Very handsome boy. He looks so sweet 

Love the first picture of him!


----------



## spoowhisperer (Apr 26, 2010)

FozziesMom said:


> oooh! so cute! Love to see poodles in the water. Hope some day to take Fozzie to our family cabin in michigan for dock diving fun!


 I too think it is so fun to see how the dogs learn to love the water! When you go to your cabin, make sure you get pictures of Fozzie in the water!


----------



## Poodle Lover (Mar 24, 2008)

Awww, he is such a handsome little man!!! Where does he come from????


----------



## spoowhisperer (Apr 26, 2010)

Poodle Lover said:


> Awww, he is such a handsome little man!!! Where does he come from????


He is from Amity Valley Kennel. It was such a cool way I found him. I was at my cabin in Duluth MN, and had just decided my heart had healed enough from losing my heart dog Koi to think about bringing in a new 4 footed family member. Researched Minis some to see if this would be the correct fit for us and decided it would. Looked up breeders for MN and came across Anne Seppo and would you believe she is 20 minutes from my cabin! I got to visit her place many times to just spend time with both the adult dogs and puppies to see if this was what I really wanted. I really appreciated this. She took a lot of time with me talking and just letting me sit on the floor with dogs to get a feel for things no matter if I purchased I puppy from her or not! I wanted the biggest in the litter, but the breeder wanted him too as he is a silver beige. But in the end he was mine as he was going to be too big for show. Lucky me!


----------



## Cdnjennga (Jul 30, 2009)

He's a gorgeous boy, love the photos of him in the water! I will be very interested to see where his colour ends up.


----------



## KalaMama (Nov 20, 2009)

Oooo the water looks fun. Cute boy!


----------



## spoowhisperer (Apr 26, 2010)

KalaMama said:


> Oooo the water looks fun. Cute boy!


Yup, the water is super fun, and is a huge draw to the dogs. My mini Kai is learning so much from my 2 standards! He can't help but want to be part of the water activities with the big dogs jumping in and retrieving all the time!


----------



## schnauzerpoodle (Apr 21, 2010)

LOVE the first picture - nice shot + cute dog!!!! and look at that huge afro of his in the second picture. sooooooo cute!!!


----------



## bigpoodleperson (Jul 14, 2009)

He is very cute! I love dogs that love water! I wish i had one.


----------



## jester's mom (Nov 25, 2008)

What a handsome little boy! I love his pics. Congrats on your beautiful new baby. So great to see him so at home in the water.


----------



## spoowhisperer (Apr 26, 2010)

jester's mom said:


> What a handsome little boy! I love his pics. Congrats on your beautiful new baby. So great to see him so at home in the water.

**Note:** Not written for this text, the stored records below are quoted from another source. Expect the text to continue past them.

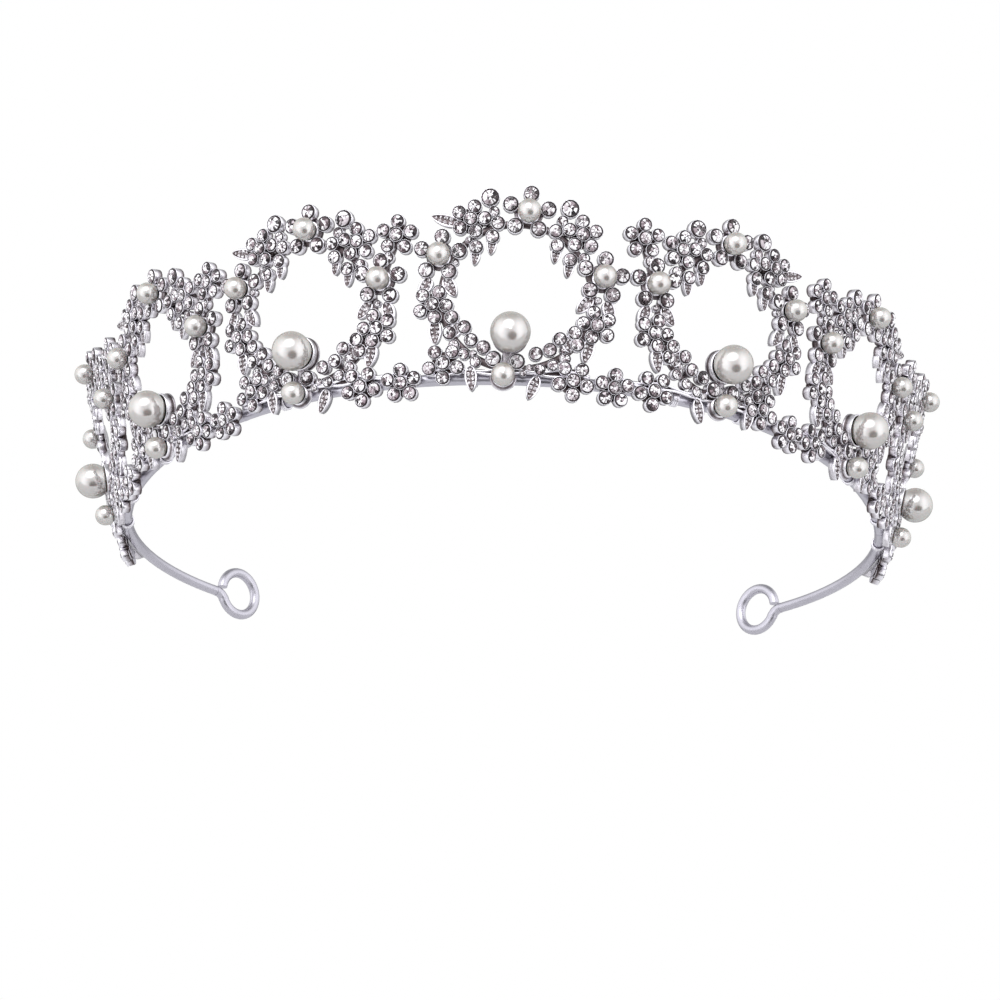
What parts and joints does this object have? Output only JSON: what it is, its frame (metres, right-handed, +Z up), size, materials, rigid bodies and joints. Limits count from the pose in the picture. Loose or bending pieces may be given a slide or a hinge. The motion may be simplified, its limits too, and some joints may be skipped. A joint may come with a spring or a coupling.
{
  "type": "rhinestone crown headband",
  "caption": "Open tiara: flower wreaths set with clear stones and pearls on a bent base wire with a loop at each end.",
  "frame": {"origin": "middle of the whole in plan, on the surface that the crown rests on", "axes": "+Z up, +Y to the back of the wearer's head, +X to the wearer's left"},
  "size_m": [0.1761, 0.1348, 0.0376],
  "materials": {
    "wire_metal": "satin silver-coloured wire",
    "cast_metal": "bright silver-coloured casting, dark in its recesses",
    "stone": "clear cut stone, backed with foil",
    "pearl": "glossy ivory pearl coating"
  },
  "bodies": {
    "root": {"base_wire": "wire_metal", "wreath_1": "cast_metal", "wreath_2": "cast_metal", "wreath_3": "cast_metal", "wreath_4": "cast_metal", "wreath_5": "cast_metal", "wreath_6": "cast_metal", "wreath_7": "cast_metal", "stones_1": "stone", "stones_2": "stone", "stones_3": "stone", "stones_4": "stone", "stones_5": "stone", "stones_6": "stone", "stones_7": "stone", "large_pearl_1": "pearl", "large_pearl_2": "pearl", "large_pearl_3": "pearl", "large_pearl_4": "pearl", "large_pearl_5": "pearl", "large_pearl_6": "pearl", "large_pearl_7": "pearl", "top_pearl_1": "pearl", "top_pearl_2": "pearl", "top_pearl_3": "pearl", "top_pearl_4": "pearl", "top_pearl_5": "pearl", "top_pearl_6": "pearl", "top_pearl_7": "pearl", "right_pearl_1": "pearl", "right_pearl_2": "pearl", "right_pearl_3": "pearl", "right_pearl_4": "pearl", "right_pearl_5": "pearl", "right_pearl_6": "pearl", "right_pearl_7": "pearl", "left_pearl_1": "pearl", "left_pearl_2": "pearl", "left_pearl_3": "pearl", "left_pearl_4": "pearl", "left_pearl_5": "pearl", "left_pearl_6": "pearl", "left_pearl_7": "pearl", "low_pearl_1": "pearl", "low_pearl_2": "pearl", "low_pearl_3": "pearl", "low_pearl_4": "pearl", "low_pearl_5": "pearl", "low_pearl_6": "pearl", "low_pearl_7": "pearl"}
  },
  "joints": []
}
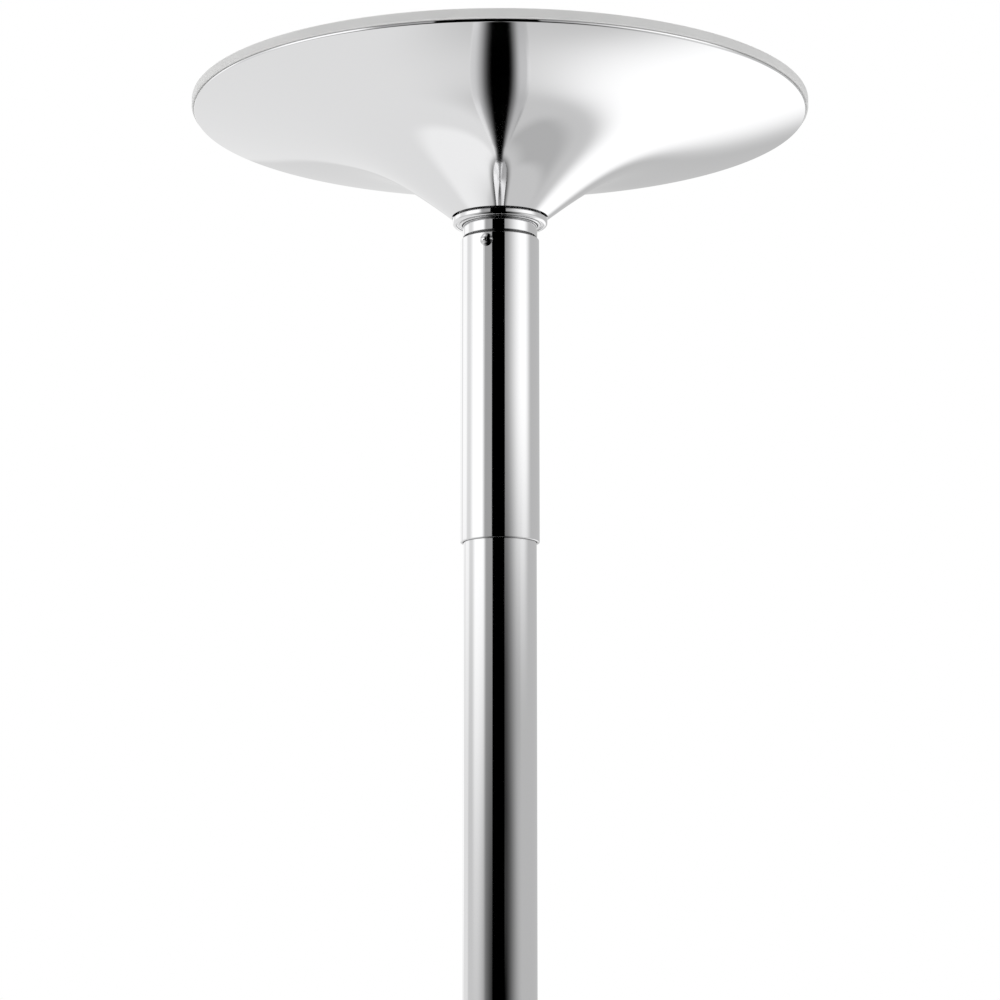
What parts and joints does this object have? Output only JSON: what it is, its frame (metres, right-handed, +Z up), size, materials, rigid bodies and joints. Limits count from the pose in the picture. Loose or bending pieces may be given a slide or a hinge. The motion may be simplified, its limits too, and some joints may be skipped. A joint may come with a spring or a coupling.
{
  "type": "floor-to-ceiling pole with trumpet end plates",
  "caption": "Chromed pole clamped between floor and ceiling by trumpet-shaped end plates, turning on bearings, with a screw jack under a cover sleeve.",
  "frame": {"origin": "centre of the base gasket's underside, on the floor plane", "axes": "+Z up along the pole's axis; -Y is the front, the side the sleeve's screw faces within 20 degrees; +X to the right"},
  "size_m": [0.385, 0.385, 2.4],
  "materials": {
    "chrome": "mirror-polished plating",
    "gasket_rubber": "matt moulded grey",
    "bare_steel": "machined",
    "zinc_plate": "zinc plated",
    "brass": "machined",
    "black_oxide": "black oxide"
  },
  "bodies": {
    "floor_base": {"base_gasket": "gasket_rubber", "base_trumpet": "chrome", "base_plate": "zinc_plate", "base_hub": "bare_steel", "base_collar": "chrome", "base_outer_race": "bare_steel", "base_hub_screw_1": "zinc_plate", "base_hub_screw_2": "zinc_plate", "base_hub_screw_3": "zinc_plate", "base_hub_screw_4": "zinc_plate"},
    "spin_lock_left": {"spin_lock_screw_left": "black_oxide"},
    "spin_lock_right": {"spin_lock_screw_right": "black_oxide"},
    "base_cage": {"base_ball_cage": "brass"},
    "pole": {"base_spindle": "chrome", "base_circlip": "black_oxide", "base_inner_race": "bare_steel", "lower_tube": "chrome", "lower_tube_grub_left": "black_oxide", "lower_tube_grub_right": "black_oxide", "joint_half_front": "zinc_plate", "joint_half_back": "zinc_plate", "joint_expander_lower": "black_oxide", "joint_expander_upper": "black_oxide", "upper_tube": "chrome", "upper_tube_grub_left": "black_oxide", "upper_tube_grub_right": "black_oxide", "tube_top_bush": "bare_steel", "jack_washer": "brass"},
    "jack_nuts": {"jack_nut": "bare_steel", "lock_nut": "zinc_plate"},
    "head": {"top_spindle": "chrome", "jack_screw": "bare_steel", "top_circlip": "black_oxide", "top_inner_race": "bare_steel"},
    "sleeve": {"cover_sleeve": "chrome", "sleeve_screw": "zinc_plate"},
    "ceiling_dome": {"top_gasket": "gasket_rubber", "top_trumpet": "chrome", "top_plate": "zinc_plate", "top_hub": "bare_steel", "top_collar": "chrome", "top_outer_race": "bare_steel", "top_hub_screw_1": "zinc_plate", "top_hub_screw_2": "zinc_plate", "top_hub_screw_3": "zinc_plate", "top_hub_screw_4": "zinc_plate"},
    "top_cage": {"top_ball_cage": "brass"}
  },
  "joints": [
    {"name": "pole_spin", "type": "hinge", "parent": "floor_base", "child": "pole", "pos_m": [0, 0, 0.1], "axis": [0, 0, 1], "continuous": true},
    {"name": "base_cage_spin", "type": "hinge", "parent": "floor_base", "child": "base_cage", "pos_m": [0, 0, 0.064], "axis": [0, 0, 1], "continuous": true},
    {"name": "spin_lock_left_travel", "type": "slide", "parent": "floor_base", "child": "spin_lock_left", "axis": [1, 0, 0], "range_m": [0, 0.0012]},
    {"name": "spin_lock_right_travel", "type": "slide", "parent": "floor_base", "child": "spin_lock_right", "axis": [-1, 0, 0], "range_m": [0, 0.0012]},
    {"name": "jack_travel", "type": "slide", "parent": "pole", "child": "head", "axis": [0, 0, 1], "range_m": [-0.025, 0.06]},
    {"name": "jack_nut_turn", "type": "hinge", "parent": "pole", "child": "jack_nuts", "pos_m": [0, 0, 2.24], "axis": [0, 0, 1], "range_deg": [-5400, 2250]},
    {"name": "sleeve_slide", "type": "slide", "parent": "head", "child": "sleeve", "axis": [0, 0, 1], "range_m": [-0.08, 0]},
    {"name": "dome_spin", "type": "hinge", "parent": "head", "child": "ceiling_dome", "pos_m": [0, 0, 2.36], "axis": [0, 0, 1], "continuous": true},
    {"name": "top_cage_spin", "type": "hinge", "parent": "head", "child": "top_cage", "pos_m": [0, 0, 2.336], "axis": [0, 0, 1], "continuous": true}
  ],
  "couplings": [
    {"joint": "base_cage_spin", "follows": "pole_spin", "ratio": 0.413},
    {"joint": "dome_spin", "follows": "pole_spin", "ratio": -1},
    {"joint": "top_cage_spin", "follows": "pole_spin", "ratio": -0.587},
    {"joint": "jack_nut_turn", "follows": "jack_travel", "rad_per_m": -1570}
  ]
}
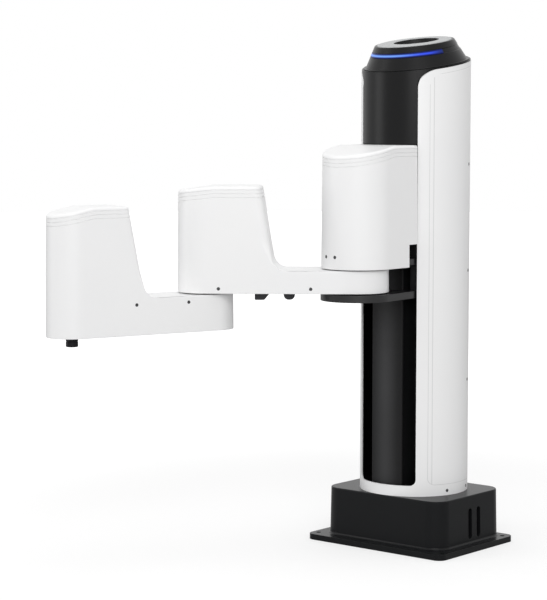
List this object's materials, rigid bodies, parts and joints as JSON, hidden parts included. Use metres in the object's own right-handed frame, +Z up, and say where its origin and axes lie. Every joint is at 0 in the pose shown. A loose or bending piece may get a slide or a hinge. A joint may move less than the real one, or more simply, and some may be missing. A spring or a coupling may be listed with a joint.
{
  "type": "scara robot",
  "caption": "Bench-top horizontal arm robot with a lifting carriage on a round column, swinging upper arm and forearm, and a turning output shaft.",
  "frame": {"origin": "centre of the foot plate's underside, which is the centre of its four bolt holes", "axes": "+Z up along the column, +X to the front from the column to the shoulder, +Y to the robot's left"},
  "size_m": [0.5548, 0.371, 0.6968],
  "materials": {
    "base_paint": "satin dark grey coat",
    "sheet_metal": "dark sheet",
    "port_metal": "grey plate",
    "socket_plastic": "black sockets",
    "stop_plastic": "red socket",
    "board": "green board",
    "supply_metal": "plain sheet case",
    "white_shell": "satin white",
    "screw_steel": "dark screw heads",
    "frame_metal": "dark machined plate",
    "beam_metal": "dark anodised",
    "strip_metal": "dark cover strip",
    "guide_steel": "ground steel",
    "motor_black": "black coated drive",
    "gear_metal": "machined",
    "black_metal": "black anodised",
    "black_cover": "satin black",
    "fitting_black": "black fittings",
    "light": "blue light guide",
    "lid_grey": "light grey",
    "output_steel": "dark ground shaft"
  },
  "bodies": {
    "base": {"base_casting": "base_paint", "belly_plate": "sheet_metal", "vent_baffles": "sheet_metal", "port_plate": "port_metal", "power_inlet": "socket_plastic", "network_sockets": "socket_plastic", "signal_socket": "socket_plastic", "stop_socket": "stop_plastic", "control_board": "board", "power_unit": "supply_metal", "column_shell": "white_shell", "rear_skin": "white_shell", "shell_screws": "screw_steel", "column_foot": "frame_metal", "column_beam": "beam_metal", "front_strip": "strip_metal", "guide_rails": "guide_steel", "lower_screw_bearing": "guide_steel", "upper_screw_bearing": "guide_steel", "drive_deck": "frame_metal", "drive_stand": "beam_metal", "lift_motor": "motor_black", "head_cover": "black_cover", "head_cap": "black_cover", "light_band": "light", "cap_lid": "lid_grey"},
    "lift_screw": {"ball_screw": "guide_steel", "shaft_coupling": "guide_steel"},
    "carriage": {"carriage_saddle": "black_metal", "guide_blocks": "guide_steel", "ball_nut": "guide_steel", "shoulder_bracket": "black_metal", "pivot_bearing": "guide_steel", "shoulder_housing": "white_shell", "shoulder_cover": "white_shell", "shoulder_screws": "screw_steel", "shoulder_gear_unit": "gear_metal", "shoulder_motor": "motor_black"},
    "upper_arm": {"upper_arm_shell": "white_shell", "elbow_cover": "white_shell", "upper_arm_screws": "screw_steel", "elbow_gear_unit": "gear_metal", "elbow_motor": "motor_black", "shoulder_hub": "gear_metal", "underside_fittings": "fitting_black"},
    "forearm": {"forearm_shell": "white_shell", "wrist_cover": "white_shell", "forearm_screws": "screw_steel", "wrist_gear_unit": "gear_metal", "wrist_motor": "motor_black", "elbow_hub": "gear_metal"},
    "output": {"output_shaft": "output_steel"}
  },
  "joints": [
    {"name": "z_lift", "type": "slide", "parent": "base", "child": "carriage", "axis": [0, 0, 1], "range_m": [-0.25, 0]},
    {"name": "screw_spin", "type": "hinge", "parent": "base", "child": "lift_screw", "pos_m": [-0.044, 0, 0.3], "axis": [0, 0, 1], "range_deg": [-9000, 1]},
    {"name": "shoulder", "type": "hinge", "parent": "carriage", "child": "upper_arm", "pos_m": [0.122, 0, 0.37], "axis": [0, 0, 1], "range_deg": [-37.7, 142.3]},
    {"name": "elbow", "type": "hinge", "parent": "upper_arm", "child": "forearm", "pos_m": [0.24431, -0.15824, 0.36], "axis": [0, 0, -1], "range_deg": [-75.4, 142.6]},
    {"name": "wrist", "type": "hinge", "parent": "forearm", "child": "output", "pos_m": [0.43375, -0.22237, 0.31], "axis": [0, 0, -1], "range_deg": [-360, 360]}
  ],
  "couplings": [
    {"joint": "screw_spin", "follows": "z_lift", "rad_per_m": 628.32}
  ]
}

 Thank you!Kai is a very confident boy, who seems to be at home where ever he is! He is 3 months old today, and soon I think he will be boss over my 2 standards!


----------



## 1Jurisdiva (May 4, 2010)

He is such a beautiful puppy - totally drool worthy. I've don't think I've ever seen a pic of a silver beige mini so I can't wait to see him grow up and clear to his color!


----------



## AgilityIG (Feb 8, 2009)

He is gorgeous!! When I was looking for a puppy, Amnity was one of the kennels I considered - I am in Iowa and Minnesota would be an easy drive, but 20 minutes is awesome!


----------



## apoodleaday (Feb 22, 2010)

Kai is very handsome. So glad to hear he is fitting into your pack so nicely  My friend has a mini puppy bitch that is the same color. So cute! Great pictures, love the first one.


----------